Тот нехотя отправился к себе в парикмахерскую. Пока он разводил мыло в оловянной мисочке и точил бритву, Альберт просмотрел местную газету, валявшуюся на столе. Взгляд его остановился на двух больших портретах в черных рамках, помещенных на первой странице.

– Что это за люди?

– Эти? Инженеры. Позавчера Рокита пустил их в расход в лесу около Домброво.

– Инженеры? Из органов? – притворился непонимающим Альберт.

– Нет. Говорят, что близ монастыря собираются строить большой завод шарикоподшипников. А может, что другое, не знаю. Говорят, что эти двое поехали выбирать площадку под строительство. Ну, их и отправили на тот свет.

На площади раздались громкие гудки, потом мимо парикмахерской проехали три грузовика, набитые вооруженными рабочими.

Парикмахер посерьезнел, стал излагать свои мысли:

– Этот городишко – нищая, вонючая дыра. Как и весь уезд. Здесь не один, а десять заводов надо выстроить, чтобы все получили работу. Убили этих инженеров, а люди ругаются: боятся, что правительство откажется от строительства и больше не пришлет сюда инженеров. Как вы думаете, пришлют других?
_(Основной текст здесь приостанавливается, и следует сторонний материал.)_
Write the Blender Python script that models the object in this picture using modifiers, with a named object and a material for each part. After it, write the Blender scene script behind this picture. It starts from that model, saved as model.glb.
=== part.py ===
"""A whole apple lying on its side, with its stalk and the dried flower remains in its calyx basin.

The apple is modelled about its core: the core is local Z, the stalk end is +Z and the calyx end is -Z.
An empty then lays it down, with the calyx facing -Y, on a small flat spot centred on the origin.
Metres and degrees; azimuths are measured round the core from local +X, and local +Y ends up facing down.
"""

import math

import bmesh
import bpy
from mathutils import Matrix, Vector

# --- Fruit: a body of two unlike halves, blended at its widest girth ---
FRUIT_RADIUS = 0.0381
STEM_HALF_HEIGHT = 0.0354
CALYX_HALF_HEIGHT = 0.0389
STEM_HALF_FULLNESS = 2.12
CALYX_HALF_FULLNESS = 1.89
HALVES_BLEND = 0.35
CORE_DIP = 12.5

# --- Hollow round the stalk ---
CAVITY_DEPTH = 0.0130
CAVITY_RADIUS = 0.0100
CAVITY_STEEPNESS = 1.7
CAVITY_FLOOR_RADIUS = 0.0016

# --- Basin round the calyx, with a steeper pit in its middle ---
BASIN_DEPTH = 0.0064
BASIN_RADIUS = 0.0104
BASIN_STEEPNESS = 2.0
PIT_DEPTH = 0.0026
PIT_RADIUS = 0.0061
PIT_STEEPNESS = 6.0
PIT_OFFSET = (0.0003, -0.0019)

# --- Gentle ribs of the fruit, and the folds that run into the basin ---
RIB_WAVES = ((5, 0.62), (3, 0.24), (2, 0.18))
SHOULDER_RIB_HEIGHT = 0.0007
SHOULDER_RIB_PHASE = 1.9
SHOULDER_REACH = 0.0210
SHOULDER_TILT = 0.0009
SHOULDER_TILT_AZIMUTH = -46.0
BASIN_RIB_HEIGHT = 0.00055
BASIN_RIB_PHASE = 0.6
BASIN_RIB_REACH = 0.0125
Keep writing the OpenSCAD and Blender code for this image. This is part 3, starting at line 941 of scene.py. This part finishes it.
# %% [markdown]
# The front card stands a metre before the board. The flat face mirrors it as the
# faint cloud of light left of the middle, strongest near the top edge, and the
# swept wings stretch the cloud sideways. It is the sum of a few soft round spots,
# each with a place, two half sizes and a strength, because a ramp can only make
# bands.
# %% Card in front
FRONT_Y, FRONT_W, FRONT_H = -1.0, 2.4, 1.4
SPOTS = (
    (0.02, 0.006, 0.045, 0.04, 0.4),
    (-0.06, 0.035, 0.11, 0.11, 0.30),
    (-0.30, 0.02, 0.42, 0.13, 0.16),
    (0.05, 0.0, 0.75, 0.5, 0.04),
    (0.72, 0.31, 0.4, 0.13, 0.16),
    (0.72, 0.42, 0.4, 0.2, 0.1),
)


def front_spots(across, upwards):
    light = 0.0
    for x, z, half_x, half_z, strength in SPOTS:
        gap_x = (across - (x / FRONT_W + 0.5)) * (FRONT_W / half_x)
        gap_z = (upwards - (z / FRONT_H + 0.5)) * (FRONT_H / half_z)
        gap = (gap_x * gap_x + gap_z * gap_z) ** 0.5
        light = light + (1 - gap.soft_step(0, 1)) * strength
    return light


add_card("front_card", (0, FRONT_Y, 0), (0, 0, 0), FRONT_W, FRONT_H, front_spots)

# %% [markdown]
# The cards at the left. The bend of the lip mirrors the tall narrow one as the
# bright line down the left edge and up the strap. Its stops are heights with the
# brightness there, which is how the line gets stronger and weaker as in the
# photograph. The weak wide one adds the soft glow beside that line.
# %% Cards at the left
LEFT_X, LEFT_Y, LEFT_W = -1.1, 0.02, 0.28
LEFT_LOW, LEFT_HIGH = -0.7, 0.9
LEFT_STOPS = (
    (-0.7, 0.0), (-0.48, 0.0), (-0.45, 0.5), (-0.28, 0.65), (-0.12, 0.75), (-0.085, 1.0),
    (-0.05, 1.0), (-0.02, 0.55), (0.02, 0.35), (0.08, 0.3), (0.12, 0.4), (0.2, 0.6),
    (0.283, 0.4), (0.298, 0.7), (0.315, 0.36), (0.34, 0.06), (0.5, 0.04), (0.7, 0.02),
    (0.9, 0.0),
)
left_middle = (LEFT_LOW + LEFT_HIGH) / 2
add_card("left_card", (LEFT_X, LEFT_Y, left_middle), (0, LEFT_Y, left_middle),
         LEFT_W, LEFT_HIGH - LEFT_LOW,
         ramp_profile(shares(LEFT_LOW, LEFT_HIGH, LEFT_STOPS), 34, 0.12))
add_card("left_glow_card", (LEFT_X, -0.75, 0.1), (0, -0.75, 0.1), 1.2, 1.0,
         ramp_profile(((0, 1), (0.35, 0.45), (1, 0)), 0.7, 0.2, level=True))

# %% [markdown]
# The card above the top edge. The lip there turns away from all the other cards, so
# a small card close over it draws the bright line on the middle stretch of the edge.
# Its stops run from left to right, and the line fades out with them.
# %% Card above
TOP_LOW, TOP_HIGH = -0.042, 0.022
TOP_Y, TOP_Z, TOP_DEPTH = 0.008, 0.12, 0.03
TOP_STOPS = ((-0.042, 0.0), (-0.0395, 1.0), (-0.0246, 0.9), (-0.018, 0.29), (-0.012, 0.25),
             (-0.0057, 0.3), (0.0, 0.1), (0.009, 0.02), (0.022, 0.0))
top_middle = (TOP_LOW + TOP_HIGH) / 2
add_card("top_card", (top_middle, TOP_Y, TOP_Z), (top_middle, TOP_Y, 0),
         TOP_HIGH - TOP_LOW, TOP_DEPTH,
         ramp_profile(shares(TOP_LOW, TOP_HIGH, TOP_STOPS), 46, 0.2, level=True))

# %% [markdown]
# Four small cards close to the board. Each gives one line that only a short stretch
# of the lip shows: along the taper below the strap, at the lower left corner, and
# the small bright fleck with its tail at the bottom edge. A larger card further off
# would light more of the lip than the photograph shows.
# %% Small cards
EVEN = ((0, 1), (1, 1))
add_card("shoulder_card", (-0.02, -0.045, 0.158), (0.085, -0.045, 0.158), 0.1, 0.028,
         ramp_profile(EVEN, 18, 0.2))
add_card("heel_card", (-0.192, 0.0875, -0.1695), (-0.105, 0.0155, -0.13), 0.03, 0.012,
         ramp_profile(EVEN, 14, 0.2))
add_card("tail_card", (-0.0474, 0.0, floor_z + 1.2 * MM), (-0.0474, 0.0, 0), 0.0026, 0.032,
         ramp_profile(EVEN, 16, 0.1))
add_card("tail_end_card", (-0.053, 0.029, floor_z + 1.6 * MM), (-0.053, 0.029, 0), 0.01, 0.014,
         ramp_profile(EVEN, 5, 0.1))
– Не знаю. Может, и пришлют…

Альберт вышел из парикмахерской. Настроение было отличное. Вокруг шумела детвора, слышался смех, свист. И все это радовало Альберта. «Весна», – думал он.

И вдруг раздались четыре выстрела. Где-то совсем близко, будто над самым его ухом.
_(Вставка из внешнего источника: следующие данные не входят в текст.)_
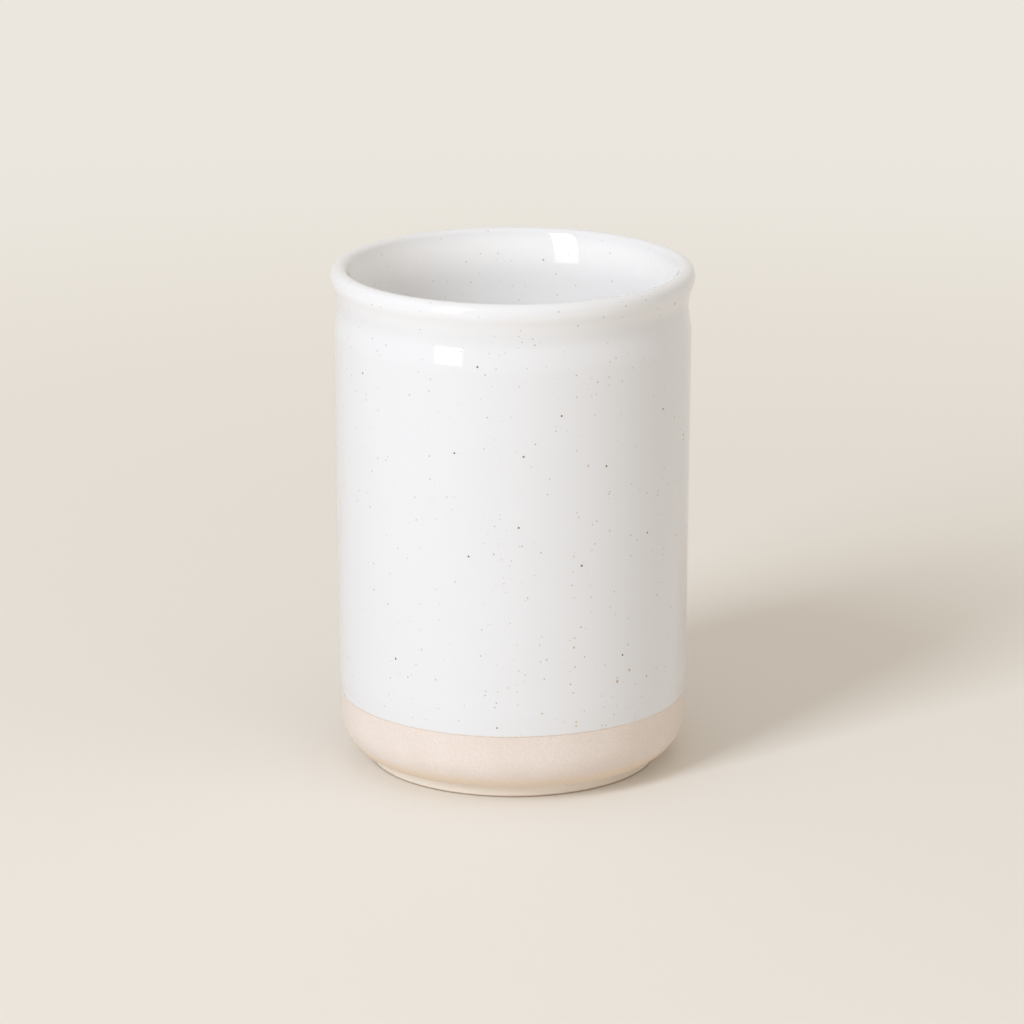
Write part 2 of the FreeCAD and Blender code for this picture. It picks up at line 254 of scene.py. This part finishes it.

На бешеной скорости промчался мимо мотоцикл с двумя седоками. Люди бежали к маленькому скверику в конце площади.

– Стреляла какая-то женщина!

– Нет. Тот, с мотоцикла!

– Убит?

Миколай умирал. Он лежал навзничь поперек мостовой, а голова его покоилась на зеленой траве газона. Он широко раскинул руки, как монахини на мессе, в монастыре норбертинок. Из открытого рта стекала струйка алой крови. По лицу пробегали судороги, пальцы рук то сжимались, то разжимались. Толпа вокруг него росла с каждой минутой. А он умирал в центре этого круга – одинокий, беспомощный.

Несколько мгновений Альберт боролся с острым желанием броситься к нему, осмотреть рану.

– Врача! – закричал он.

Кто-то помчался за врачом. Толпа зевак молча смотрела на умирающего. Альберт обвел взглядом сосредоточенные, возбужденные лица людей. На мгновение замер. Ведь среди них мог быть и убийца Миколая.

Никто не должен знать, что в эту самую минуту умирал самый близкий ему человек. Миколай открыл глаза, невидящим взглядом посмотрел на склонившихся над ним людей. Вдруг его взгляд прояснился, стал более осмысленным. Он как будто узнал друга. Губы его шевельнулись, но не издали ни малейшего звука.

– Готов… – услышал Альберт за спиной чей-то голос.

Альберт упаковывал чемоданы. Поспешно бросал в них белье – чистое и грязное, рубашки, одежду. Его подгонял страх, такой сильный, какого он еще никогда не испытывал и который он ощутил, узнав о гибели Миколая.

Смерть Миколая произошла слишком внезапно, потрясла его, поразила, как предательский удар из-за угла. Он не раз был свидетелем гибели близких ему людей, еще вчера задорно смеявшихся и строивших планы на будущее. От их улыбок не осталось даже тени, от их тел только клочья, но тогда шла война, и такая смерть – трагическая, но привычная – не вызывала ужаса; ведь кругом рушились дома, горели города, даже испаханная снарядами земля обнажала свое чрево.

«…Смерть не страшна. Это узкая полоска тени, я читал где-то. Переступаешь эту черту и оказываешься в совершенно ином мире. И тебе абсолютно все равно, что с тобой было прежде», – говорил Миколай и сам переступил черту так неожиданно.